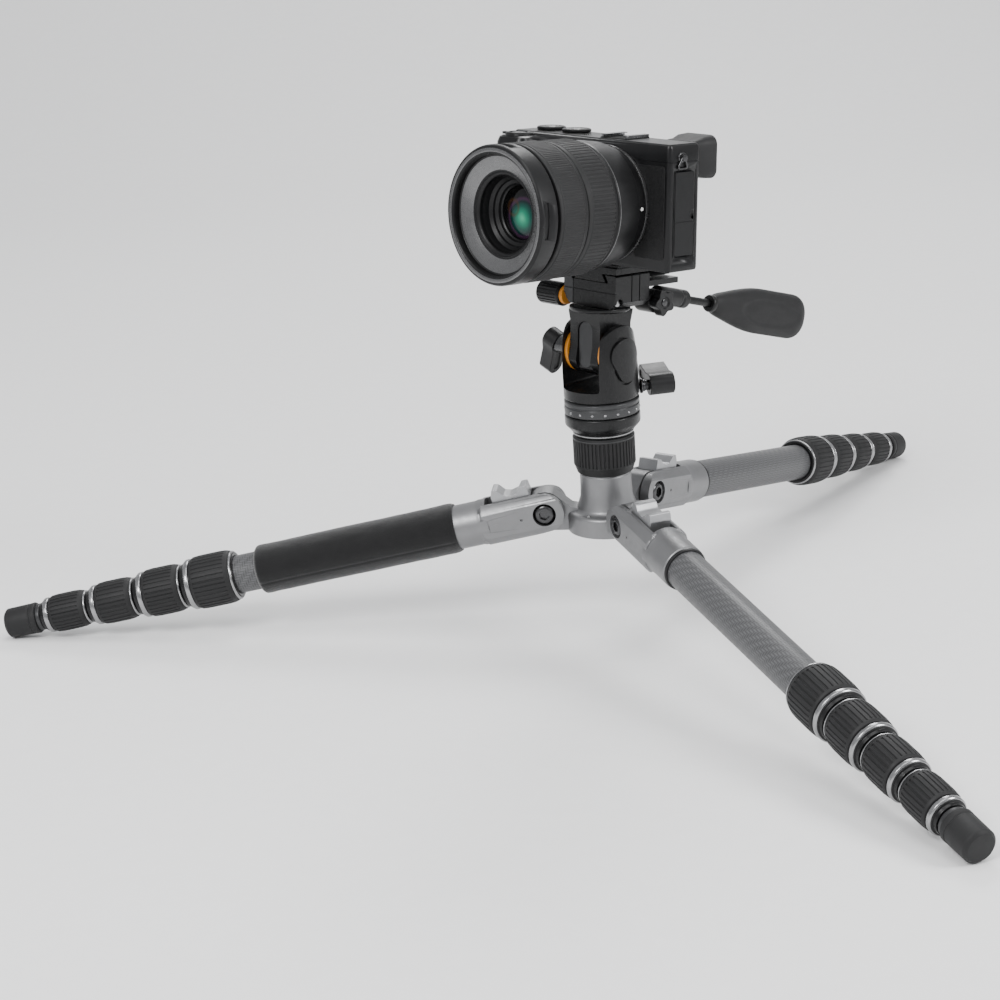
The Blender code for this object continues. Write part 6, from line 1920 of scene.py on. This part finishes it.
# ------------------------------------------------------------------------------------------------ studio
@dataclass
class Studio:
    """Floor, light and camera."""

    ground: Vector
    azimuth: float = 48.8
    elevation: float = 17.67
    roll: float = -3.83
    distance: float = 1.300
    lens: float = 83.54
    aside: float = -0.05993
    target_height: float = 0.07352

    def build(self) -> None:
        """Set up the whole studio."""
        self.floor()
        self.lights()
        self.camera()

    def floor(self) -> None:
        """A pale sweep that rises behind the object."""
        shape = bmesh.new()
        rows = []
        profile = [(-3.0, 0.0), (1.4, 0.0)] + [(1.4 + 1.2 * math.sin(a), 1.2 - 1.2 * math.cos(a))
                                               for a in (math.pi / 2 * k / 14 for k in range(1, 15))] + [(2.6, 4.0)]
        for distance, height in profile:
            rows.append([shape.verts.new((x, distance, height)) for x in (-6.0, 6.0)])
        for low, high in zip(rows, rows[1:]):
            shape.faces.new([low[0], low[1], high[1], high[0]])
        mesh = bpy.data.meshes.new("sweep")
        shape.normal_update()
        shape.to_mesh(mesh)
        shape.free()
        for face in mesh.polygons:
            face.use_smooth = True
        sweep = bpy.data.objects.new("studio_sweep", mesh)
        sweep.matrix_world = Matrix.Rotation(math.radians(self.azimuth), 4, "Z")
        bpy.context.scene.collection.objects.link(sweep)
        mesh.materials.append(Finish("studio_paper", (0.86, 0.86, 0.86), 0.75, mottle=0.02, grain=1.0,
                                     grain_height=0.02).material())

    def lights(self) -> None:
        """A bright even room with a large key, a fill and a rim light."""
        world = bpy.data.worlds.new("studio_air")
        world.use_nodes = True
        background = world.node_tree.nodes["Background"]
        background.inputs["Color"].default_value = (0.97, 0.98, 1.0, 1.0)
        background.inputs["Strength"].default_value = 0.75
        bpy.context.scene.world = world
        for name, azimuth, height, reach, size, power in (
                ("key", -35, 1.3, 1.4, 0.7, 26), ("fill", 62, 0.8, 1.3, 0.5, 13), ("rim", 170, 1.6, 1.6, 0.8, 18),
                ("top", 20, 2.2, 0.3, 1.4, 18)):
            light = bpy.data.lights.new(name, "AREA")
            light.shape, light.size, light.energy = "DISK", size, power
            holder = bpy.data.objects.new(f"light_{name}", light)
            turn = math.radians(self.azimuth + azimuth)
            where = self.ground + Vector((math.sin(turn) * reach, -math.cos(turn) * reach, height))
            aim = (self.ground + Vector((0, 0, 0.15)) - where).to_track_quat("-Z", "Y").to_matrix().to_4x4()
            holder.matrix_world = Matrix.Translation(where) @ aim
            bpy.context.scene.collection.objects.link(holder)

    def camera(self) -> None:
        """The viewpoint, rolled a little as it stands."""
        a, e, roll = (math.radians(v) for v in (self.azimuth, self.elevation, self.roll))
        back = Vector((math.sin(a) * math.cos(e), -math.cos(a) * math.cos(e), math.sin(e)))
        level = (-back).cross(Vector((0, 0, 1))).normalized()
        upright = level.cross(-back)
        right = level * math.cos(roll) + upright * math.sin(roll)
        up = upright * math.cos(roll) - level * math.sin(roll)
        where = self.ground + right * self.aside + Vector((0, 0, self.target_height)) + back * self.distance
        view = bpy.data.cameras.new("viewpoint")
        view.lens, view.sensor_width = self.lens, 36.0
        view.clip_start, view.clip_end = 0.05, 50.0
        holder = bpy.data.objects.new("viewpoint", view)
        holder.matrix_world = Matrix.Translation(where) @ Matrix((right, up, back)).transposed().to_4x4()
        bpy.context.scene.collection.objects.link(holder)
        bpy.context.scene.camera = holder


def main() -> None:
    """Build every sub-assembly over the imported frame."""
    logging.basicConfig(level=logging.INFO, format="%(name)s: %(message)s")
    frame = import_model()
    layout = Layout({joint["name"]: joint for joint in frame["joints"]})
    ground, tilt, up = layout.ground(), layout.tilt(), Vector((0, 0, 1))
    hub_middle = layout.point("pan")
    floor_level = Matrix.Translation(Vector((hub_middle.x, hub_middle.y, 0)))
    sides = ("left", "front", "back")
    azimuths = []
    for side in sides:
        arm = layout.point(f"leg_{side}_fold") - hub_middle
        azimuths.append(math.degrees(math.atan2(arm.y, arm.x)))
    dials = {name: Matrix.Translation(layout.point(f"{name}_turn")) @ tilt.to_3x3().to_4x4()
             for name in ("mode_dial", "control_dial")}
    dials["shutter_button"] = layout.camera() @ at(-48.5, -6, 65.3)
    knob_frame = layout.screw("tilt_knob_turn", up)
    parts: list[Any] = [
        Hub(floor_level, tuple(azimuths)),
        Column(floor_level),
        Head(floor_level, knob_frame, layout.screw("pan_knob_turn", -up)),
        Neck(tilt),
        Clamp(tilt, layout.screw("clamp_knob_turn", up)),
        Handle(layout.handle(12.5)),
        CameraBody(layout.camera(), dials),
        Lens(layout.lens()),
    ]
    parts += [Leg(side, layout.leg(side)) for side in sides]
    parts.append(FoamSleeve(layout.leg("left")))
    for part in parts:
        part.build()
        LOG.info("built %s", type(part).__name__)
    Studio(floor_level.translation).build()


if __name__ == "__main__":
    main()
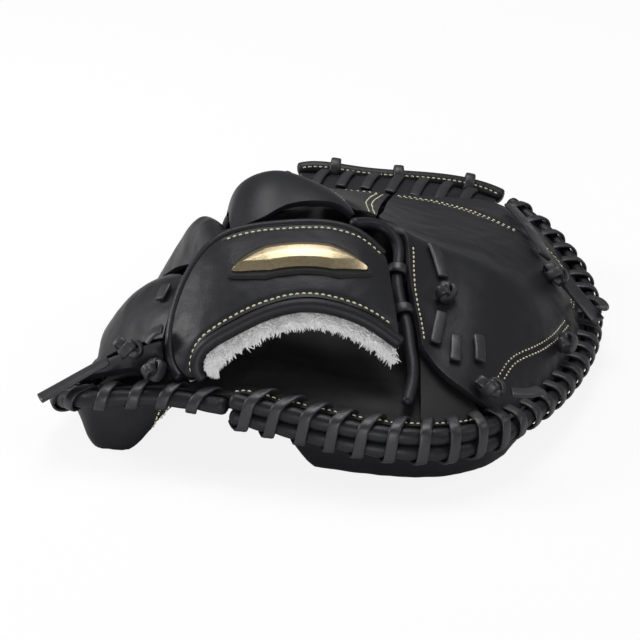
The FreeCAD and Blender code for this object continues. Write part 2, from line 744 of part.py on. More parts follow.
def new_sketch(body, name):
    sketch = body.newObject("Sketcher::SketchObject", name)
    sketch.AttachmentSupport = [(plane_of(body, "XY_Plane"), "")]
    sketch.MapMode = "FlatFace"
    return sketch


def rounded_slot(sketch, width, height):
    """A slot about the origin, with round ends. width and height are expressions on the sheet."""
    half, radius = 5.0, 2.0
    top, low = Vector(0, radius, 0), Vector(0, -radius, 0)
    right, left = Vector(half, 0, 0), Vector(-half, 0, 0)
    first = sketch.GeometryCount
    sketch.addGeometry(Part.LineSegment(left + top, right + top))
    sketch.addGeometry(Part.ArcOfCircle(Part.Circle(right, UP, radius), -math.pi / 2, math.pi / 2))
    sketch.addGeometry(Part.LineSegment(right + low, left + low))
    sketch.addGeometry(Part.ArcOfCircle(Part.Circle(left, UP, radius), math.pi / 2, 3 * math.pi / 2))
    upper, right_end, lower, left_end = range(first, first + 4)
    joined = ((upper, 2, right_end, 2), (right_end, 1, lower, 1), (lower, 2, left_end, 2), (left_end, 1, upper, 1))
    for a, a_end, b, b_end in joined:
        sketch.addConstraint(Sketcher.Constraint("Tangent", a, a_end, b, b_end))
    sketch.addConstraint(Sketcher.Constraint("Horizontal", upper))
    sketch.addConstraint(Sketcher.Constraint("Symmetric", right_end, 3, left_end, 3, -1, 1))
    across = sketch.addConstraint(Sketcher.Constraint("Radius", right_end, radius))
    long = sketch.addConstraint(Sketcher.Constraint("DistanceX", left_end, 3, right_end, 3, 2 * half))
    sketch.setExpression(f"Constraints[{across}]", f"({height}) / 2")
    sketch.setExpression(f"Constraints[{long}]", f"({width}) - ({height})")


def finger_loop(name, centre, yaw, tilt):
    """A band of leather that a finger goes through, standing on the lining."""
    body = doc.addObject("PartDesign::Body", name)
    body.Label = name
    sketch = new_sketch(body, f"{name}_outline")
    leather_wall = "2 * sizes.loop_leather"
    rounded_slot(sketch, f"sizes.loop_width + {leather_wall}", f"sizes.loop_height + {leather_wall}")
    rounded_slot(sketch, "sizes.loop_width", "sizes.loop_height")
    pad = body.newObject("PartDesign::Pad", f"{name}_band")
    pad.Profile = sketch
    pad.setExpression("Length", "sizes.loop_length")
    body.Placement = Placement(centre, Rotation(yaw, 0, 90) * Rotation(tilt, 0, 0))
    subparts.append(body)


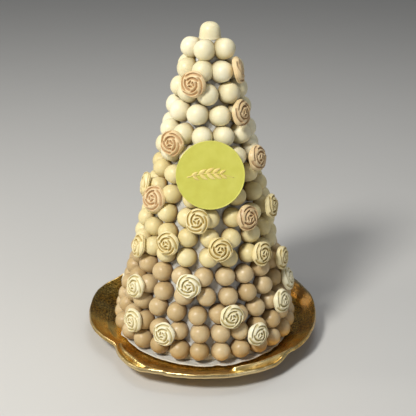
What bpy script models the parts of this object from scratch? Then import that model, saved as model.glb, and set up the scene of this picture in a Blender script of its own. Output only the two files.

########################################

PROBLEM TO SOLVE
Report all lines of the material that contain the word "code".

FINISHED ANSWER
The Blender code for this object continues. Write part 6, from line 1920 of scene.py on. This part finishes it.
The FreeCAD and Blender code for this object continues. Write part 2, from line 744 of part.py on. More parts follow.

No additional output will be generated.